** Start of Source data **

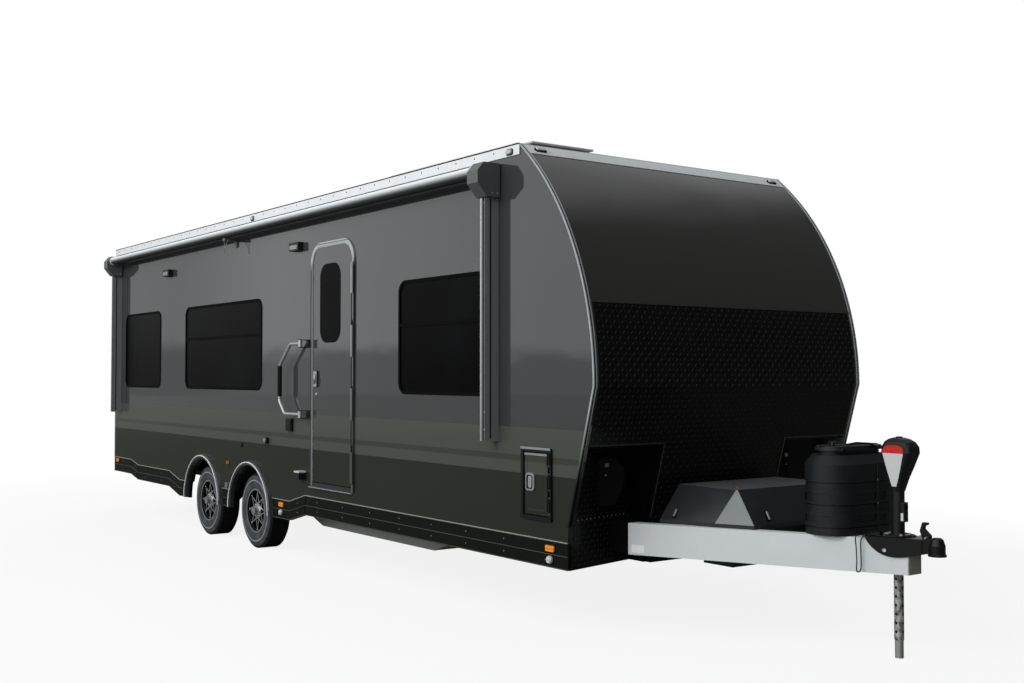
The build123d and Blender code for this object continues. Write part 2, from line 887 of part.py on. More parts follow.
# Hinged side doors
def side_hinge(builder, axis, low, high, count, radius, leaf, take, seat_y, part_side):
    """Knuckles on an upright hinge, one in two, each with a leaf to its panel."""
    axis_x, axis_y = axis
    length = (high - low) / count
    for index in range(count):
        if index % 2 != take:
            continue
        z = low + (index + 0.5) * length
        with builder:
            with Locations((axis_x, axis_y, z)):
                Cylinder(radius, length - 0.5)
            x0, x1 = sorted((axis_x + part_side * 1.5, axis_x + part_side * leaf))
            y0, y1 = sorted((axis_y, seat_y))
            box_between((x0, y0, z - length / 2 + 0.25), (x1, y1, z + length / 2 - 0.25))


def side_door(rear_x, front_x, low, high, corner, trim, proud, thickness, side, count, square_foot):
    """A frame ring and its hinged slab, hinged at the front edge."""
    radius = side_hinge_radius
    face = side * half
    outer_face = side * (half + proud)
    inner_face = side * inner
    fit = trim / 2 + 0.5
    with BuildPart() as frame:
        rounded_cut(at(rear_x), at(front_x), low, high, corner, max(outer_face, face), proud,
                    Mode.ADD, square_foot)
        rounded_cut(at(rear_x) + fit, at(front_x) - fit, low + fit, high - fit,
                    max(corner - trim / 2, least_corner), max(face, inner_face), wall,
                    Mode.ADD, square_foot)
        rounded_cut(at(rear_x) + trim, at(front_x) - trim, low + trim, high - trim,
                    max(corner - trim, least_corner), max(outer_face, inner_face), wall + proud,
                    Mode.SUBTRACT, square_foot)
    slab_face = side * (half + slab_proud)
    slab_back = side * (half + slab_proud - thickness)
    edge = trim + door_gap
    with BuildPart() as slab:
        rounded_cut(at(rear_x) + edge, at(front_x) - edge, low + edge, high - edge,
                    max(corner - edge, least_corner - 1), max(slab_face, slab_back), thickness,
                    Mode.ADD, square_foot)
    axis = (at(front_x - trim), side * (half + proud + radius + 0.5))
    ends = (low + trim + 36, high - corner - 20)
    side_hinge(frame, axis, *ends, count, radius, trim - 8, 0, side * (half + proud - 2), 1)
    side_hinge(slab, axis, *ends, count, radius, trim - 12, 1, side * (half + slab_proud - 2), -1)
    return frame, slab, axis


door_frame, entry_door, door_axis = side_door(
    door_rear, door_front, door_low, door_high, door_corner, door_trim, door_proud, door_thickness,
    -1, 7, True,
)
x0, x1, z0, z1 = door_window
lock_x = door_rear + door_trim + door_gap + lock_size[0]
with entry_door:
    rounded_cut(at(x0), at(x1), z0, z1, door_window_corner, -half + 100, 200)
    with Locations((at(lock_x), -half - slab_proud - lock_size[1] / 2 + 2, lock_z)):
        Box(*lock_size)
with BuildPart() as entry_door_window:
    rounded_cut(at(x0) + pane_gap, at(x1) - pane_gap, z0 + pane_gap, z1 - pane_gap,
                door_window_corner - pane_gap, -half + 20, 26, Mode.ADD)
finish(door_frame.part, "entry_door_frame")
finish(entry_door.part, "entry_door")
finish(entry_door_window.part, "entry_door_window")

bag_frames = []
bag_axes = {}
for label, side in (("curb", -1), ("street", 1)):
    frame, slab, bag_axes[label] = side_door(
        bag_rear, bag_front, bag_low, bag_high, bag_corner, bag_trim, bag_proud, bag_thickness,
        side, 5, False,
    )
    bag_frames.append(frame.solid())
    finish(slab.part, f"baggage_door_{label}")
finish(Compound(bag_frames), "baggage_frames")

# Windows: rims with dark panes
rims = []
panes = []
for side in (-1, 1):
    for middle, width, divider in windows:
        x0, x1 = at(middle - width / 2), at(middle + width / 2)
        with BuildPart() as window_rim_part:
            top = max(side * (half + window_proud), side * inner)
            rounded_cut(x0 + 0.5, x1 - 0.5, window_low + 0.5, window_high - 0.5, window_corner, top,
                        wall + window_proud, Mode.ADD)
            rounded_cut(x0 + window_rim, x1 - window_rim, window_low + window_rim, window_high - window_rim,
                        window_corner - window_rim, top + 1, wall + window_proud + 2)
            if divider:
                low_y, high_y = sorted((side * (half + window_proud), side * inner))
                box_between(
                    (x0 + window_rim - 1, low_y, window_divider - window_rim / 2),
                    (x1 - window_rim + 1, high_y, window_divider + window_rim / 2),
                )
        rims.append(window_rim_part.solid())
        levels = [window_low + window_rim, window_high - window_rim]
        if divider:
            levels[1:1] = [window_divider - window_rim / 2, window_divider + window_rim / 2]
        for z0, z1 in zip(levels[::2], levels[1::2]):
            with BuildPart() as pane:
                low_y, high_y = sorted((side * (half - 2), side * (half - 10)))
                rounded_cut(x0 + window_rim + pane_gap, x1 - window_rim - pane_gap, window_low + window_rim + pane_gap,
                            window_high - window_rim - pane_gap, window_corner - window_rim - pane_gap,
                            high_y, 8, Mode.ADD)
                box_between((x0, low_y - 1, z0 + pane_gap), (x1, high_y + 1, z1 - pane_gap), Mode.INTERSECT)
            panes.append(pane.solid())
finish(Compound(rims), "window_rims")
finish(Compound(panes), "window_panes")

# Awning
roller_ends = (awning_arm_places[0] + head_width / 2, awning_arm_places[1] - head_width / 2)
roller_mid = (roller_ends[0] + roller_ends[1]) / 2
with BuildPart() as awning_roller:
    with Locations((at(roller_mid), -roller_y, roller_z)):
        Cylinder(roller_radius, roller_ends[1] - roller_ends[0] - 0.6, rotation=(0, 90, 0))
finish(awning_roller.part, "awning_roller")

arms = []
for place in awning_arm_places:
    with BuildPart() as arm:
        box_between(
            (at(place) - arm_width / 2, -half - arm_depth, arm_bottom),
            (at(place) + arm_width / 2, -half, head_low),
        )
        with BuildSketch(Plane.YZ.offset(at(place) - head_width / 2)):
            with BuildLine():
                Polyline(
                    (-half - trim_thickness - 2, head_low),
                    (-half - head_reach + 75, head_low),
                    (-half - head_reach, head_low + 90),
                    (-half - head_reach, head_high - 60),
                    (-half - head_reach + 50, head_high),
                    (-half - trim_thickness - 2, head_high),
                    close=True,
                )
            make_face()
        extrude(amount=head_width)
    arms.append(arm.solid())
with BuildPart() as cradle:
    box_between(
        (at(cradle_place) - cradle_width / 2, -roller_y - 20, roller_z - roller_radius - 25),
        (at(cradle_place) + cradle_width / 2, -half - trim_thickness - 2, roller_z - roller_radius - 1),
    )
    box_between(
        (at(cradle_place) - cradle_width / 2, -half - 12, roller_z - roller_radius - 85),
        (at(cradle_place) + cradle_width / 2, -half, roller_z - roller_radius - 25),
    )
arms.append(cradle.solid())
finish(Compound(arms), "awning_arms")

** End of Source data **

Objective:
Restate the data above word for word, please.

The solution:
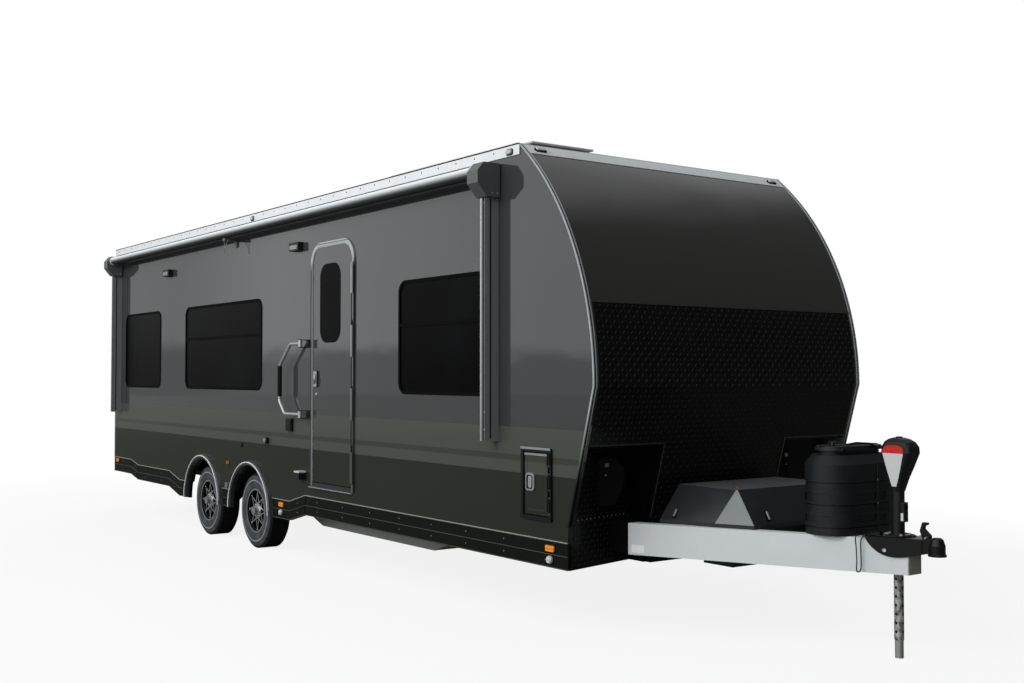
The build123d and Blender code for this object continues. Write part 2, from line 887 of part.py on. More parts follow.
# Hinged side doors
def side_hinge(builder, axis, low, high, count, radius, leaf, take, seat_y, part_side):
    """Knuckles on an upright hinge, one in two, each with a leaf to its panel."""
    axis_x, axis_y = axis
    length = (high - low) / count
    for index in range(count):
        if index % 2 != take:
            continue
        z = low + (index + 0.5) * length
        with builder:
            with Locations((axis_x, axis_y, z)):
                Cylinder(radius, length - 0.5)
            x0, x1 = sorted((axis_x + part_side * 1.5, axis_x + part_side * leaf))
            y0, y1 = sorted((axis_y, seat_y))
            box_between((x0, y0, z - length / 2 + 0.25), (x1, y1, z + length / 2 - 0.25))


def side_door(rear_x, front_x, low, high, corner, trim, proud, thickness, side, count, square_foot):
    """A frame ring and its hinged slab, hinged at the front edge."""
    radius = side_hinge_radius
    face = side * half
    outer_face = side * (half + proud)
    inner_face = side * inner
    fit = trim / 2 + 0.5
    with BuildPart() as frame:
        rounded_cut(at(rear_x), at(front_x), low, high, corner, max(outer_face, face), proud,
                    Mode.ADD, square_foot)
        rounded_cut(at(rear_x) + fit, at(front_x) - fit, low + fit, high - fit,
                    max(corner - trim / 2, least_corner), max(face, inner_face), wall,
                    Mode.ADD, square_foot)
        rounded_cut(at(rear_x) + trim, at(front_x) - trim, low + trim, high - trim,
                    max(corner - trim, least_corner), max(outer_face, inner_face), wall + proud,
                    Mode.SUBTRACT, square_foot)
    slab_face = side * (half + slab_proud)
    slab_back = side * (half + slab_proud - thickness)
    edge = trim + door_gap
    with BuildPart() as slab:
        rounded_cut(at(rear_x) + edge, at(front_x) - edge, low + edge, high - edge,
                    max(corner - edge, least_corner - 1), max(slab_face, slab_back), thickness,
                    Mode.ADD, square_foot)
    axis = (at(front_x - trim), side * (half + proud + radius + 0.5))
    ends = (low + trim + 36, high - corner - 20)
    side_hinge(frame, axis, *ends, count, radius, trim - 8, 0, side * (half + proud - 2), 1)
    side_hinge(slab, axis, *ends, count, radius, trim - 12, 1, side * (half + slab_proud - 2), -1)
    return frame, slab, axis


door_frame, entry_door, door_axis = side_door(
    door_rear, door_front, door_low, door_high, door_corner, door_trim, door_proud, door_thickness,
    -1, 7, True,
)
x0, x1, z0, z1 = door_window
lock_x = door_rear + door_trim + door_gap + lock_size[0]
with entry_door:
    rounded_cut(at(x0), at(x1), z0, z1, door_window_corner, -half + 100, 200)
    with Locations((at(lock_x), -half - slab_proud - lock_size[1] / 2 + 2, lock_z)):
        Box(*lock_size)
with BuildPart() as entry_door_window:
    rounded_cut(at(x0) + pane_gap, at(x1) - pane_gap, z0 + pane_gap, z1 - pane_gap,
                door_window_corner - pane_gap, -half + 20, 26, Mode.ADD)
finish(door_frame.part, "entry_door_frame")
finish(entry_door.part, "entry_door")
finish(entry_door_window.part, "entry_door_window")

bag_frames = []
bag_axes = {}
for label, side in (("curb", -1), ("street", 1)):
    frame, slab, bag_axes[label] = side_door(
        bag_rear, bag_front, bag_low, bag_high, bag_corner, bag_trim, bag_proud, bag_thickness,
        side, 5, False,
    )
    bag_frames.append(frame.solid())
    finish(slab.part, f"baggage_door_{label}")
finish(Compound(bag_frames), "baggage_frames")

# Windows: rims with dark panes
rims = []
panes = []
for side in (-1, 1):
    for middle, width, divider in windows:
        x0, x1 = at(middle - width / 2), at(middle + width / 2)
        with BuildPart() as window_rim_part:
            top = max(side * (half + window_proud), side * inner)
            rounded_cut(x0 + 0.5, x1 - 0.5, window_low + 0.5, window_high - 0.5, window_corner, top,
                        wall + window_proud, Mode.ADD)
            rounded_cut(x0 + window_rim, x1 - window_rim, window_low + window_rim, window_high - window_rim,
                        window_corner - window_rim, top + 1, wall + window_proud + 2)
            if divider:
                low_y, high_y = sorted((side * (half + window_proud), side * inner))
                box_between(
                    (x0 + window_rim - 1, low_y, window_divider - window_rim / 2),
                    (x1 - window_rim + 1, high_y, window_divider + window_rim / 2),
                )
        rims.append(window_rim_part.solid())
        levels = [window_low + window_rim, window_high - window_rim]
        if divider:
            levels[1:1] = [window_divider - window_rim / 2, window_divider + window_rim / 2]
        for z0, z1 in zip(levels[::2], levels[1::2]):
            with BuildPart() as pane:
                low_y, high_y = sorted((side * (half - 2), side * (half - 10)))
                rounded_cut(x0 + window_rim + pane_gap, x1 - window_rim - pane_gap, window_low + window_rim + pane_gap,
                            window_high - window_rim - pane_gap, window_corner - window_rim - pane_gap,
                            high_y, 8, Mode.ADD)
                box_between((x0, low_y - 1, z0 + pane_gap), (x1, high_y + 1, z1 - pane_gap), Mode.INTERSECT)
            panes.append(pane.solid())
finish(Compound(rims), "window_rims")
finish(Compound(panes), "window_panes")

# Awning
roller_ends = (awning_arm_places[0] + head_width / 2, awning_arm_places[1] - head_width / 2)
roller_mid = (roller_ends[0] + roller_ends[1]) / 2
with BuildPart() as awning_roller:
    with Locations((at(roller_mid), -roller_y, roller_z)):
        Cylinder(roller_radius, roller_ends[1] - roller_ends[0] - 0.6, rotation=(0, 90, 0))
finish(awning_roller.part, "awning_roller")

arms = []
for place in awning_arm_places:
    with BuildPart() as arm:
        box_between(
            (at(place) - arm_width / 2, -half - arm_depth, arm_bottom),
            (at(place) + arm_width / 2, -half, head_low),
        )
        with BuildSketch(Plane.YZ.offset(at(place) - head_width / 2)):
            with BuildLine():
                Polyline(
                    (-half - trim_thickness - 2, head_low),
                    (-half - head_reach + 75, head_low),
                    (-half - head_reach, head_low + 90),
                    (-half - head_reach, head_high - 60),
                    (-half - head_reach + 50, head_high),
                    (-half - trim_thickness - 2, head_high),
                    close=True,
                )
            make_face()
        extrude(amount=head_width)
    arms.append(arm.solid())
with BuildPart() as cradle:
    box_between(
        (at(cradle_place) - cradle_width / 2, -roller_y - 20, roller_z - roller_radius - 25),
        (at(cradle_place) + cradle_width / 2, -half - trim_thickness - 2, roller_z - roller_radius - 1),
    )
    box_between(
        (at(cradle_place) - cradle_width / 2, -half - 12, roller_z - roller_radius - 85),
        (at(cradle_place) + cradle_width / 2, -half, roller_z - roller_radius - 25),
    )
arms.append(cradle.solid())
finish(Compound(arms), "awning_arms")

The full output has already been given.